Nesse sentido o deadline era ainda mais terrível. Porque o repórter às vezes leva o dia todo apurando uma história e ainda tem que escrevê-la em meia hora ou 20 minutos. Como ser criativo na produção em série?!

Especialmente nos dias de hoje, quando prevalece a economia das palavras, onde cada vez mais gentes se comunicam com os 140 toques do twitter ou por torpedos de celular, recriando o alfabeto à imagem e semelhança de meros caracteres, talvez a tarefa de escrever com estilo, de contar histórias de modo criativo seja ainda mais inatingível na atividade jornalística!

Pessoalmente, adoro o ato de escrever. Às vezes escrevo mesmo sem ter ideias - ou uma história - na cabeça. As palavras meio que vão brotando a partir das já grafadas, como que num passe de mágica. Mas, isso não é jornalismo. É crônica, poesia, passa-tempo ou qualquer outra coisa.

Jornalismo deve conter uma história, de preferência verídica! Ah, como assim?! Há alguns gêneros de jornalismo literário que permitem certas licenças poéticas, ficção, mas o objetivo será sempre contar uma história.

Durante anos escrevi apenas artigos, onde há menos rigidez e regras, uma vez que se trata não de contar histórias, mas de emitir opinião, fazer análises, divagar, lucubrar, deduzir, induzir, refletir coletivamente. Relendo-os, consigo ver como mudei de opinião em certos assuntos, e como certos assuntos ainda me parecem eternos – e sobre os quais não é possível mudar de opinião, jamais.

Voltar às redações, oportunidade que o HiperNoticias me dá há quase nove meses, contudo, me forçou a recuperar a mão para escrever notícias. A rigidez aos fatos, a busca pelas fontes, a confirmação de algo óbvio, mas que necessita de provas, muitas vezes é muito estressante. Ouvir o outro lado, quando o outro lado não quer falar, então, chega a ser brochante, frustrante, revoltante.

E, qual não tem sido minha surpresa ao ver que, na imprensa digital, nos sites, o deadline simplesmente não existe: toda hora é hora de se contar uma história, porque do outro lado da tela do computador há sempre alguém querendo consumir uma notícia nova.

Se o deadline era a própria opressão, mal sabia eu que sua extinção criaria a auto-escravidão! Se não nos policiarmos, trabalhamos 24 horas por dia, num ritmo frenético que desafia a capacidade produtiva humana. E, pior, tira o prazer do ato de escrever, de contar histórias.

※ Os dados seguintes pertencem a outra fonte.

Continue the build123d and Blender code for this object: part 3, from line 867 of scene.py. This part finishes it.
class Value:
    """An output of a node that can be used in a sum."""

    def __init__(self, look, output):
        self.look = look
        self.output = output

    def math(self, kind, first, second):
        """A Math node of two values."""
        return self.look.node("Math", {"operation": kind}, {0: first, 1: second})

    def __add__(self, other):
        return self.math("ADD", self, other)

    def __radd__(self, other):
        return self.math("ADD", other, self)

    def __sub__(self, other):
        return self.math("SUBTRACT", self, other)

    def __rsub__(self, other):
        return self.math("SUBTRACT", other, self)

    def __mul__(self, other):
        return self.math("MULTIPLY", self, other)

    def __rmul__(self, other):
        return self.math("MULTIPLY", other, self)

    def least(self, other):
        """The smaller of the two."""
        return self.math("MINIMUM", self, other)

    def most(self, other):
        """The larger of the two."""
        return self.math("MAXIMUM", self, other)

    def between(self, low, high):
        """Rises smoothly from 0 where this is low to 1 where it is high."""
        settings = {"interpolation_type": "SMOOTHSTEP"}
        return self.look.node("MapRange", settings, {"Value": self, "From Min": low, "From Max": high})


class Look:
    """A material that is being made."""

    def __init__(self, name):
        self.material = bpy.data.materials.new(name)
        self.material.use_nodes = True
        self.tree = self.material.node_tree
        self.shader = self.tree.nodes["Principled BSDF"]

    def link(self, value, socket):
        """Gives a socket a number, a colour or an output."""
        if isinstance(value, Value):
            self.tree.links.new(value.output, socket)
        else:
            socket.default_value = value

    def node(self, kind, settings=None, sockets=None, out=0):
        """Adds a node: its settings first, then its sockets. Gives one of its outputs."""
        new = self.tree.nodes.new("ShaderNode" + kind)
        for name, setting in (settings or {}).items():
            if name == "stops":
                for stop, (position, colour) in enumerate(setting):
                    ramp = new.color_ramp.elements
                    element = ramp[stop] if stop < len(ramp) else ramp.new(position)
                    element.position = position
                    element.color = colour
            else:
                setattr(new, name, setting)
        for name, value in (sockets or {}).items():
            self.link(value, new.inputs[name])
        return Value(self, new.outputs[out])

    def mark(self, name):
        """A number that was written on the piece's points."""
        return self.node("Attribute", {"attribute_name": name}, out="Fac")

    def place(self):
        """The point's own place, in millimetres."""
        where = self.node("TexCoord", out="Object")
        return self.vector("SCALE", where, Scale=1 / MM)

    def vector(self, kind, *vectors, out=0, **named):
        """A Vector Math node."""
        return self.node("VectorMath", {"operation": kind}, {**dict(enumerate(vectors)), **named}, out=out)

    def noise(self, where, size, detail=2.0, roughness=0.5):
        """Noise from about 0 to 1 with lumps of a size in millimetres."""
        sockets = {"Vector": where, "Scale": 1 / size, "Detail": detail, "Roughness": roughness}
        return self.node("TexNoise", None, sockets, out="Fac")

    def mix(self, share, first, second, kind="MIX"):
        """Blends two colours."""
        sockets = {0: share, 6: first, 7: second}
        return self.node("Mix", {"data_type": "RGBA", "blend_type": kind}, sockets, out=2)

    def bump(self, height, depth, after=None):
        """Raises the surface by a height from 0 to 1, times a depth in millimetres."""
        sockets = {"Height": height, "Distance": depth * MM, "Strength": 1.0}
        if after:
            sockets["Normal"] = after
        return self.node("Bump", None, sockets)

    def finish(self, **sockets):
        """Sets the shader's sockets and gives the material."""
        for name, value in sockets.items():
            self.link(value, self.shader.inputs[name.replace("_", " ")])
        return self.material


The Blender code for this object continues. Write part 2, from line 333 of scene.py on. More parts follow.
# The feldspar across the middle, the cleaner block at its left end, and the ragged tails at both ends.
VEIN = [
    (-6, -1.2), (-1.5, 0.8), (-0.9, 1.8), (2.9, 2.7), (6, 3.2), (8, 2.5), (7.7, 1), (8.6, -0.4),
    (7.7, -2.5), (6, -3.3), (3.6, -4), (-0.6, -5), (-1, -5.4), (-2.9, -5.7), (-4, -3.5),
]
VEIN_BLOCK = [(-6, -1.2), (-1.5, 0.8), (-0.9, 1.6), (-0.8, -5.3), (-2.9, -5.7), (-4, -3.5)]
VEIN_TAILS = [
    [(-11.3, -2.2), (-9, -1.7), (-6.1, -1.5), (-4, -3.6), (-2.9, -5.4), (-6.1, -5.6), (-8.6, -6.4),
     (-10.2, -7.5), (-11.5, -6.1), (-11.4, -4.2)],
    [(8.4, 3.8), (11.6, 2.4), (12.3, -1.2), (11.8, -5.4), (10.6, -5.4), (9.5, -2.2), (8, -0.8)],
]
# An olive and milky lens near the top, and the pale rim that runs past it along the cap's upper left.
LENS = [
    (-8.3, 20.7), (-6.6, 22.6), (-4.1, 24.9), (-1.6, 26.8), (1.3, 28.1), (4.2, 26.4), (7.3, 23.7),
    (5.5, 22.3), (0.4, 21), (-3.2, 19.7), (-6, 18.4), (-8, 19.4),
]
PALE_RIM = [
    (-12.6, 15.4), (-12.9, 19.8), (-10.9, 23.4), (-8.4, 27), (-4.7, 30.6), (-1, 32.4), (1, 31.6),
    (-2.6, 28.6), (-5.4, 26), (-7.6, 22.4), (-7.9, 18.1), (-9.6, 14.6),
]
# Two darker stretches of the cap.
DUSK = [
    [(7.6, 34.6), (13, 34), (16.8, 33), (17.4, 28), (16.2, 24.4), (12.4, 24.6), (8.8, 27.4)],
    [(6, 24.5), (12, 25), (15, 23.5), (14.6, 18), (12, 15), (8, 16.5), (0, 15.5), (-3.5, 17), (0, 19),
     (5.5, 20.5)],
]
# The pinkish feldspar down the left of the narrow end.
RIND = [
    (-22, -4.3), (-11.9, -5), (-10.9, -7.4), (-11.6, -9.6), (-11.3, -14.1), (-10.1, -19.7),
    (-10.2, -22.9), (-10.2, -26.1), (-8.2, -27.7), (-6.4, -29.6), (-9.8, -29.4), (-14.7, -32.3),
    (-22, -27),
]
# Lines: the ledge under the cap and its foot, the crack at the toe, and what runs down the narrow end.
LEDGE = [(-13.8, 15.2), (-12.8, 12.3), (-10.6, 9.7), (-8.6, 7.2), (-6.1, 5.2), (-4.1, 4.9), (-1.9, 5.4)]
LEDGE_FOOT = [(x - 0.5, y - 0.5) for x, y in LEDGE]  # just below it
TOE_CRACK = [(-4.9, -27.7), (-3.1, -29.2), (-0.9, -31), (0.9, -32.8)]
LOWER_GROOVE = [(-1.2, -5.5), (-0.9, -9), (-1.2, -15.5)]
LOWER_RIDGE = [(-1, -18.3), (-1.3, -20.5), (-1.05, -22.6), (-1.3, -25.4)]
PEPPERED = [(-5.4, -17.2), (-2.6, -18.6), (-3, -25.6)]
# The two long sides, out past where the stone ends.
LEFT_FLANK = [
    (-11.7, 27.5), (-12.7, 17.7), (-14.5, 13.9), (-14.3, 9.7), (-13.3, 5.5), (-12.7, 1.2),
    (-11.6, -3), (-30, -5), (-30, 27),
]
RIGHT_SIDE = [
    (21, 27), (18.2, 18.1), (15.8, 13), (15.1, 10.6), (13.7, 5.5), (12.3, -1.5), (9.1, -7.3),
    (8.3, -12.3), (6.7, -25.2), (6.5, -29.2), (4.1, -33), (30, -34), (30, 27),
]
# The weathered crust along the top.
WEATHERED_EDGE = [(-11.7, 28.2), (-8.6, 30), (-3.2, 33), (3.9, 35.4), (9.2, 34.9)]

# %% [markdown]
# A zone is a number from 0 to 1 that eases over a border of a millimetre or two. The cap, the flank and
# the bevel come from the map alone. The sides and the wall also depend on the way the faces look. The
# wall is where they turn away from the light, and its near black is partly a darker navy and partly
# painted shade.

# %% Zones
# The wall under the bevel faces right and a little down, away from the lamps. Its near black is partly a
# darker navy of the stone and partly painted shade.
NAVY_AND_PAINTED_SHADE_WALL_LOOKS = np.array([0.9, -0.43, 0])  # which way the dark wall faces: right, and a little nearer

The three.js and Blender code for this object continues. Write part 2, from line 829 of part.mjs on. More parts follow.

Um site de notícias, por essa minha experiência, é uma página de jornal permanentemente em construção, aberta, com as letrinhas em movimento – e acelerado! Não há mais o ciclo diário: acordar, ler a concorrência, verificar as pautas, pausar para almoço, retomar o levantamento e, finalmente, redigir: missão cumprida! Qual nada. Tudo termina e começa quase ao mesmo tempo. Se no jornal a notícia perece em um dia, nos sites elas podem envelhecer antes de nascer, se não se tomar certos cuidados para evitar o fenômeno do “paradoxo dos gêmeos”.

Escrevo este artigo no dia em que completo 42 anos. Talvez seja só reflexo tardio da crise dos 40. Mas, que saudade do deadline!